Iran and Iraq are gingerly making amends - by releasing thousands of prisoners of war, and reopening the border for pilgrims - but the recent assassination of two senior Shia clerics in Iraq has rekindled mistrust.

* In Algeria, small extremist groups fighting the military government of President Liamine Zeroual often portrays themselves as Islamic fundamentalists. Their claim is rejected as a cover for violence by many Algerian clerics.

Horrible massacres in villages and bomb attacks in the capital, Algiers, have focused on civilians, most of them Muslims. The groups emerged after the military canceled 1992 elections that Islamic parties were set to win. The groups radicalized to violence, and widespread abuses by the security forces in response have alienated most Algerians.

* In Egypt, President Hosni Mubarak used repressive measures to break a cycle of extremist violence in the early 1990s that targeted the security forces, foreign tourists, and Coptic Christians.
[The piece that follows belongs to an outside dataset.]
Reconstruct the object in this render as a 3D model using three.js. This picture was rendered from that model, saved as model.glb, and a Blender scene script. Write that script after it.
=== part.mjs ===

The secular state won when Islamic Jihad and the Gama'a al-Islamiyya declared a cease-fire last year.

* In Turkey, the all-powerful Army's mission for seven decades has been to preserve the secular nature of the state as enshrined by Mustafa Kemal Ataturk, father of secular Turkey. The Islamic Welfare Party was shut down earlier this year-only to reemerge under another name - but antigovernment violence is limited to the Muslim Kurdish Worker's Party (PKK). Though not an "Islamic" movement, the PKK has not shied away from killing fellow Muslims.

Despite this array of intra-Muslim conflicts, however, one reason for the deep anger between Iran and the Taliban may be simpler. The election landslide victory for the reform-minded President Mohamad Khatami last year was the starting point, but it has devolved into a fight between conservatives and moderates.

"Iran was trying to reconstruct the image of modern Islam as an open, liberal Islam," says Mr. Alavi. "It finds the Taliban embarrassing to Islam."